What you should do
Show all lines holding "that".

Exercise input
* BEGIN *
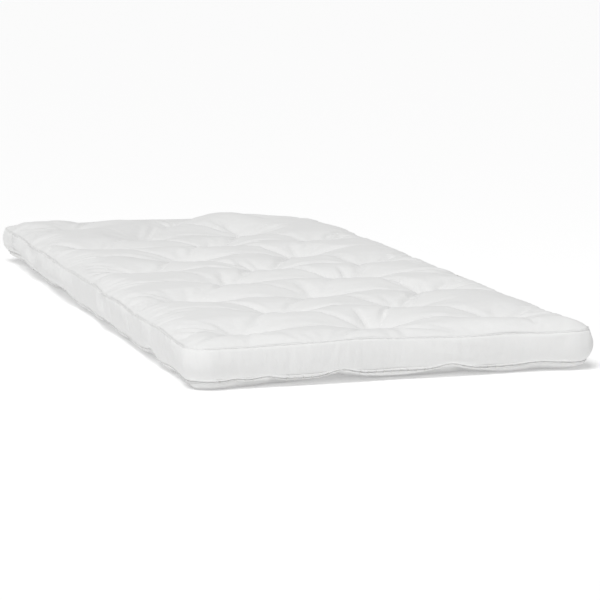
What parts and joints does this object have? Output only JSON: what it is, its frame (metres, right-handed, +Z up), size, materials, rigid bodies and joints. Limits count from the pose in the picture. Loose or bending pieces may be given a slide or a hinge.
* END *
* BEGIN *
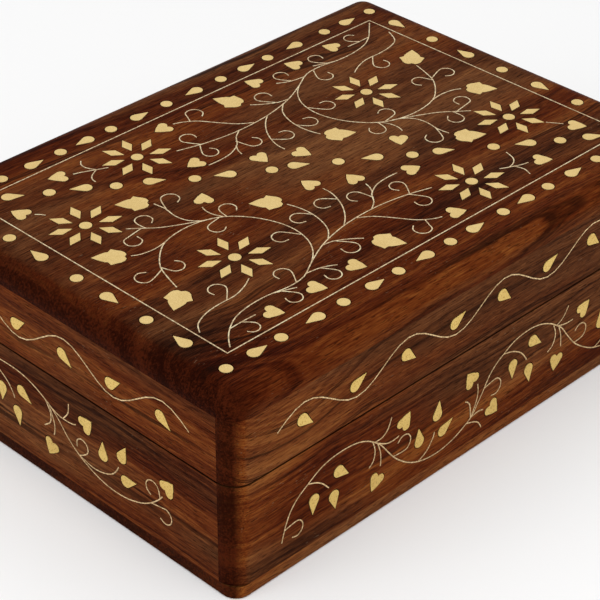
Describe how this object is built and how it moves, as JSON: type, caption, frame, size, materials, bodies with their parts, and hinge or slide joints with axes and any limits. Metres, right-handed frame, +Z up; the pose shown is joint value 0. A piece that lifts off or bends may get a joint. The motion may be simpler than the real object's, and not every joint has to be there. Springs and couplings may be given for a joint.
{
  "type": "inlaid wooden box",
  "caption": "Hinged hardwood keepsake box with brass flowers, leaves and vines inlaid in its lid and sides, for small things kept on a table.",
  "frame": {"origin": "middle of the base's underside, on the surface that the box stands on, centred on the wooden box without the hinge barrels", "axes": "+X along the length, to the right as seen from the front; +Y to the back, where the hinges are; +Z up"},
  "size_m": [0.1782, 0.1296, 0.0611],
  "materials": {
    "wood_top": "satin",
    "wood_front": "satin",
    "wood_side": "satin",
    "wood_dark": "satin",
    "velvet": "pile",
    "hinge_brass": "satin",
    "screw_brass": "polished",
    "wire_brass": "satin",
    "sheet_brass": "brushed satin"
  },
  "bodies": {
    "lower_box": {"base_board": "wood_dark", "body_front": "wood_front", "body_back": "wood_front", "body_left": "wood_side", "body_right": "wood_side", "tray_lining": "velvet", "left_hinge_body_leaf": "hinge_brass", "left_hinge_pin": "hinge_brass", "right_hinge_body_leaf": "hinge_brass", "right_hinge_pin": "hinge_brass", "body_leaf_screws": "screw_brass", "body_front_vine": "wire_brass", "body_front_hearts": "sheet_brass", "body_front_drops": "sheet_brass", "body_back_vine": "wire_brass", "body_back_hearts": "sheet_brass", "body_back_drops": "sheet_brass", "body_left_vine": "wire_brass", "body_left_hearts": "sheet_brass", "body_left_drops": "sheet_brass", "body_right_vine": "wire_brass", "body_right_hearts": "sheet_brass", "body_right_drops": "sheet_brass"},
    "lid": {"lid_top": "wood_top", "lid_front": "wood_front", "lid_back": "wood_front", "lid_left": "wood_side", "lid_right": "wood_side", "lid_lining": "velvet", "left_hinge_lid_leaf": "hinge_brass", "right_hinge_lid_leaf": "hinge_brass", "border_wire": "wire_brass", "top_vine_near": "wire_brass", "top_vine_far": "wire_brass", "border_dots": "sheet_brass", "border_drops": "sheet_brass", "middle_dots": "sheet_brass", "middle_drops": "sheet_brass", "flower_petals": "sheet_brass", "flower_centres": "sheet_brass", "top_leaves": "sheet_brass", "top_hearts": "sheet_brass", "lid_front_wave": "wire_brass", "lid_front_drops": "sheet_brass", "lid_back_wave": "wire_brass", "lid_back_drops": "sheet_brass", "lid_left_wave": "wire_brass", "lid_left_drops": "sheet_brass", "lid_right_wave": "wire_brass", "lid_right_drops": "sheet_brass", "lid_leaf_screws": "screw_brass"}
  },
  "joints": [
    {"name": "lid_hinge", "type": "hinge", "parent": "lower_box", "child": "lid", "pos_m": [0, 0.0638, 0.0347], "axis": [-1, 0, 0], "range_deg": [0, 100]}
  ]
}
* END *
Answer to this exercise
Describe how this object is built and how it moves, as JSON: type, caption, frame, size, materials, bodies with their parts, and hinge or slide joints with axes and any limits. Metres, right-handed frame, +Z up; the pose shown is joint value 0. A piece that lifts off or bends may get a joint. The motion may be simpler than the real object's, and not every joint has to be there. Springs and couplings may be given for a joint.
  "frame": {"origin": "middle of the base's underside, on the surface that the box stands on, centred on the wooden box without the hinge barrels", "axes": "+X along the length, to the right as seen from the front; +Y to the back, where the hinges are; +Z up"},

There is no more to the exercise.